**Given data:**
== == ==

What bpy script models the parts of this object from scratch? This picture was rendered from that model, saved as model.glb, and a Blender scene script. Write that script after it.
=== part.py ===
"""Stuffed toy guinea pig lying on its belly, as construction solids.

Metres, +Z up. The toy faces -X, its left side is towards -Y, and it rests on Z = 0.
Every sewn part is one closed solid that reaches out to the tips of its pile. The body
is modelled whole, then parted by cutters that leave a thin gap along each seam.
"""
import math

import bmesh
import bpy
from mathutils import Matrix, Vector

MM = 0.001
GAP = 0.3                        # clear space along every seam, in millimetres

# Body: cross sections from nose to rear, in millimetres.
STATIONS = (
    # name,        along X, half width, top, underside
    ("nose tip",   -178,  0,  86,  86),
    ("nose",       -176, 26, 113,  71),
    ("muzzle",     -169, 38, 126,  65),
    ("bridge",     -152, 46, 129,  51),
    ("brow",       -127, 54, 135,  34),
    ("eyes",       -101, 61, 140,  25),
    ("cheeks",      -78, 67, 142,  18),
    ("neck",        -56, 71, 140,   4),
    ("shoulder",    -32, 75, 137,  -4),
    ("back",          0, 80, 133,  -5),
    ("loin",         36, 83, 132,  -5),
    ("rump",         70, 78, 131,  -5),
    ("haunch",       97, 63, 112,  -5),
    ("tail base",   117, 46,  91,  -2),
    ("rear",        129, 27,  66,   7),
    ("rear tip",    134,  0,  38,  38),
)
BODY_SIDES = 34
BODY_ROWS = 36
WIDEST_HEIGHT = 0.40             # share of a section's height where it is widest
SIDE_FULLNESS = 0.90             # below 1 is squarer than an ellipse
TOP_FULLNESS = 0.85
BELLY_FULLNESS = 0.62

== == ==

**The task:** Output all of the material, please, exactly as it stands.

**Worked answer:**
What bpy script models the parts of this object from scratch? This picture was rendered from that model, saved as model.glb, and a Blender scene script. Write that script after it.
=== part.py ===
"""Stuffed toy guinea pig lying on its belly, as construction solids.

Metres, +Z up. The toy faces -X, its left side is towards -Y, and it rests on Z = 0.
Every sewn part is one closed solid that reaches out to the tips of its pile. The body
is modelled whole, then parted by cutters that leave a thin gap along each seam.
"""
import math

import bmesh
import bpy
from mathutils import Matrix, Vector

MM = 0.001
GAP = 0.3                        # clear space along every seam, in millimetres

# Body: cross sections from nose to rear, in millimetres.
STATIONS = (
    # name,        along X, half width, top, underside
    ("nose tip",   -178,  0,  86,  86),
    ("nose",       -176, 26, 113,  71),
    ("muzzle",     -169, 38, 126,  65),
    ("bridge",     -152, 46, 129,  51),
    ("brow",       -127, 54, 135,  34),
    ("eyes",       -101, 61, 140,  25),
    ("cheeks",      -78, 67, 142,  18),
    ("neck",        -56, 71, 140,   4),
    ("shoulder",    -32, 75, 137,  -4),
    ("back",          0, 80, 133,  -5),
    ("loin",         36, 83, 132,  -5),
    ("rump",         70, 78, 131,  -5),
    ("haunch",       97, 63, 112,  -5),
    ("tail base",   117, 46,  91,  -2),
    ("rear",        129, 27,  66,   7),
    ("rear tip",    134,  0,  38,  38),
)
BODY_SIDES = 34
BODY_ROWS = 36
WIDEST_HEIGHT = 0.40             # share of a section's height where it is widest
SIDE_FULLNESS = 0.90             # below 1 is squarer than an ellipse
TOP_FULLNESS = 0.85
BELLY_FULLNESS = 0.62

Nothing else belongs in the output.